## Direction
Extract, word for word, every line from the one containing "Model this object" through the one containing "floor_raise = 1; // [1:0.5:6]", with both end lines kept.

## Records supplied
= = = =
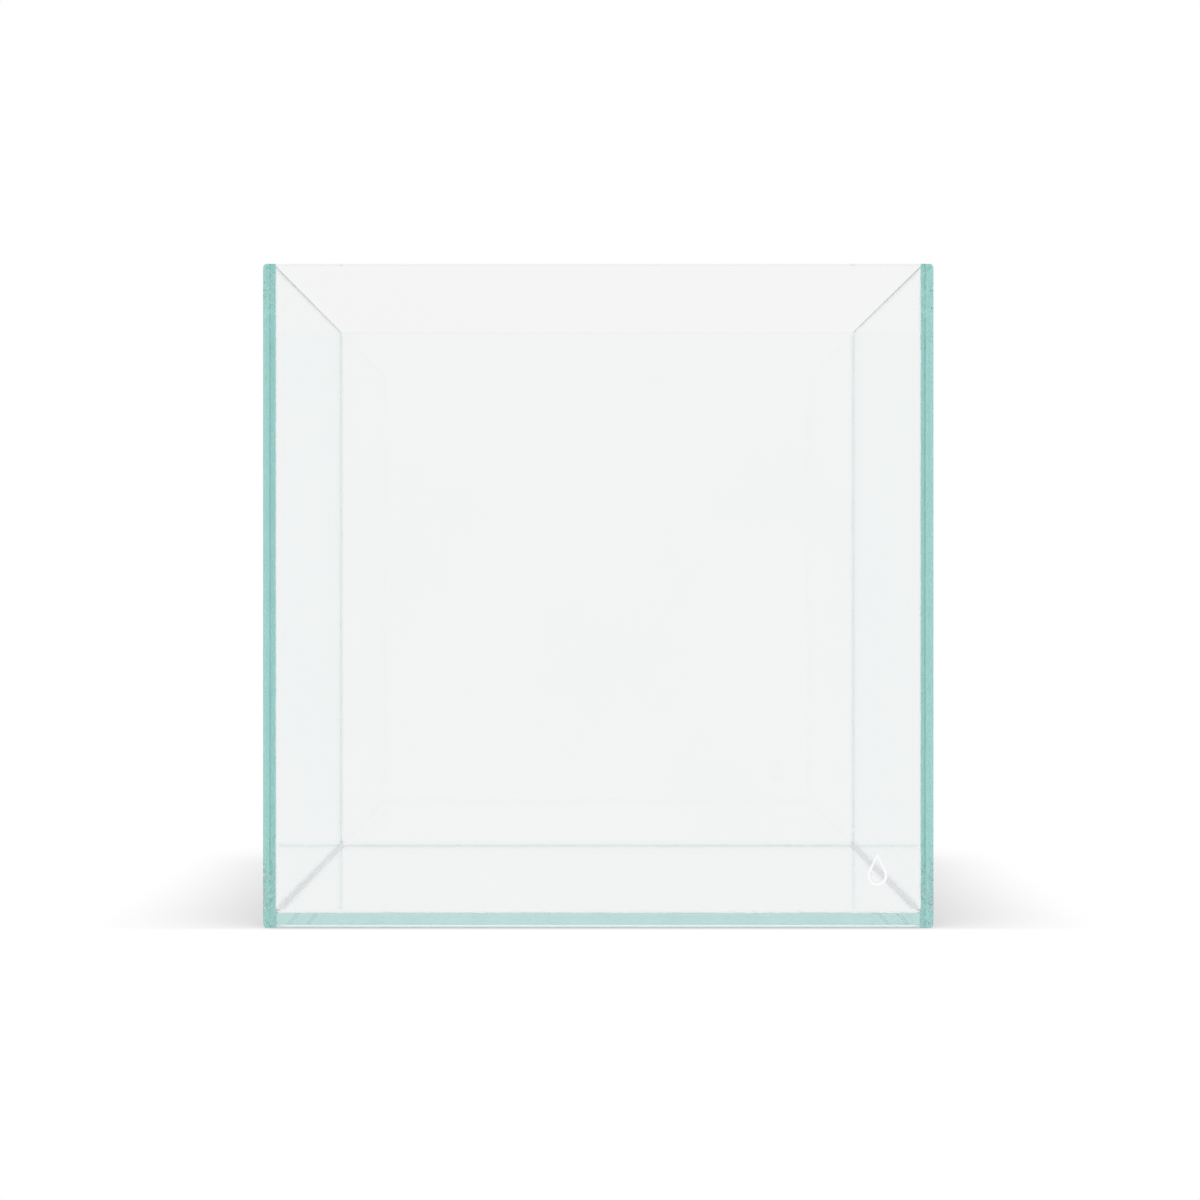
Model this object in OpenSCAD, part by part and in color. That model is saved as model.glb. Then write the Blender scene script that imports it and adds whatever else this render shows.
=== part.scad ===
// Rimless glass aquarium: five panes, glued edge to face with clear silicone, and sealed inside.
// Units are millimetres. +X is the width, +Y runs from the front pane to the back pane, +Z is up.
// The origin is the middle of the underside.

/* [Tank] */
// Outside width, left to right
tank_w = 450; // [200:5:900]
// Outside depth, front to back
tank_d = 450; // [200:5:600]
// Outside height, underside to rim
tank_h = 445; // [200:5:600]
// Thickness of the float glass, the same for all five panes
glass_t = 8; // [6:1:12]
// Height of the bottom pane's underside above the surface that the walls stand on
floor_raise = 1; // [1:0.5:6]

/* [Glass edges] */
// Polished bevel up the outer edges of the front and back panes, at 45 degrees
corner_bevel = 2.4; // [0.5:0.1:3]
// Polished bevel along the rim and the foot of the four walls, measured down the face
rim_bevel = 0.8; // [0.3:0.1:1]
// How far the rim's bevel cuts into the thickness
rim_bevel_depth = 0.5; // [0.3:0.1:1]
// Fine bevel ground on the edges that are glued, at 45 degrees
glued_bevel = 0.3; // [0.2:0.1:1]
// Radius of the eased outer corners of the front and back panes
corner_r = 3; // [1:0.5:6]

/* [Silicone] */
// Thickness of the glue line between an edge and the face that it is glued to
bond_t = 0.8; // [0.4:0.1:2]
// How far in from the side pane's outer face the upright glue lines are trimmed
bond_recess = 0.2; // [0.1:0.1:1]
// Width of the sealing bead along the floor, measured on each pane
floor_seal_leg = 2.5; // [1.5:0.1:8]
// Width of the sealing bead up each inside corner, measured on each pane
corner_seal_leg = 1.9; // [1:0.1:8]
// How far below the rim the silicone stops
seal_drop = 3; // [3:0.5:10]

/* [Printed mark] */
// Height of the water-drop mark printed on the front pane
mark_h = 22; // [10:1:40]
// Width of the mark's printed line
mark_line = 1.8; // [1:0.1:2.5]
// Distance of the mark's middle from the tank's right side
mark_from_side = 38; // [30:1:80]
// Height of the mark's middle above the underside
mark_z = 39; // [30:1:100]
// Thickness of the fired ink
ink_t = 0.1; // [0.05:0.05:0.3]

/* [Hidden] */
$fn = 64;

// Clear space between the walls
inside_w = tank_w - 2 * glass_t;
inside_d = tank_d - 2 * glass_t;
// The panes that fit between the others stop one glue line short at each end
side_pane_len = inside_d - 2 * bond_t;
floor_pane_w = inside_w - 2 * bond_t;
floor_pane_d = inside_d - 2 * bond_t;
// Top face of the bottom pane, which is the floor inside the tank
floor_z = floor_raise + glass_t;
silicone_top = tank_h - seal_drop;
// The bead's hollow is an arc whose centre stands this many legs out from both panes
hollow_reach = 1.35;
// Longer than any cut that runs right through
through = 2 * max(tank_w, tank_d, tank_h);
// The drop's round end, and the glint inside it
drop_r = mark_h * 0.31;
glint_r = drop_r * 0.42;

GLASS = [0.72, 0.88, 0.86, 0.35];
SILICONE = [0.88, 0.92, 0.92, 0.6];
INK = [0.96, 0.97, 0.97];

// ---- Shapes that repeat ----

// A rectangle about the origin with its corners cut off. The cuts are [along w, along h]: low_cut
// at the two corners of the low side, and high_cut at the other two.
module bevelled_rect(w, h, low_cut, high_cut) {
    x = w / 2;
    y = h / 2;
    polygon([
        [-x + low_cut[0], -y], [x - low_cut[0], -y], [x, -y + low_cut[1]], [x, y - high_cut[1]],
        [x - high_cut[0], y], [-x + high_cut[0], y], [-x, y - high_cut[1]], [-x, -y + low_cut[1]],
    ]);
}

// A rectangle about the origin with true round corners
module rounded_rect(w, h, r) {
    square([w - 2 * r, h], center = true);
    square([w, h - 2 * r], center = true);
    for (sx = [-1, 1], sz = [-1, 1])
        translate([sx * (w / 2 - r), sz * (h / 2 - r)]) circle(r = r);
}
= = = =
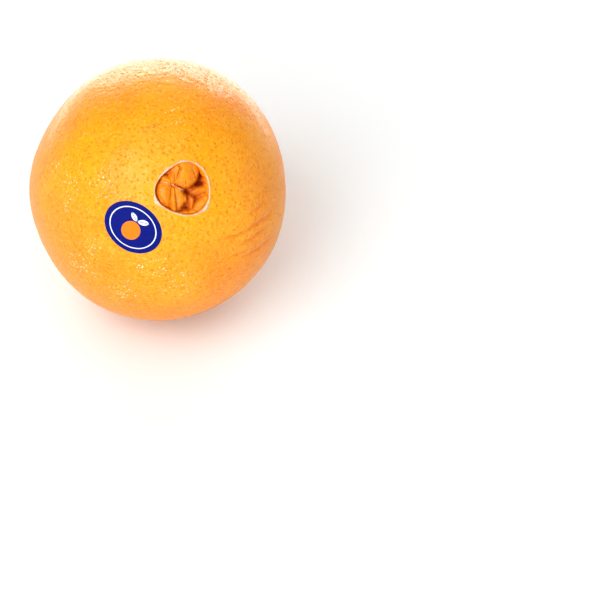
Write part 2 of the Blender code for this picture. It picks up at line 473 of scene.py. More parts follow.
= = = =
## Solution for this exercise
Model this object in OpenSCAD, part by part and in color. That model is saved as model.glb. Then write the Blender scene script that imports it and adds whatever else this render shows.
=== part.scad ===
// Rimless glass aquarium: five panes, glued edge to face with clear silicone, and sealed inside.
// Units are millimetres. +X is the width, +Y runs from the front pane to the back pane, +Z is up.
// The origin is the middle of the underside.

/* [Tank] */
// Outside width, left to right
tank_w = 450; // [200:5:900]
// Outside depth, front to back
tank_d = 450; // [200:5:600]
// Outside height, underside to rim
tank_h = 445; // [200:5:600]
// Thickness of the float glass, the same for all five panes
glass_t = 8; // [6:1:12]
// Height of the bottom pane's underside above the surface that the walls stand on
floor_raise = 1; // [1:0.5:6]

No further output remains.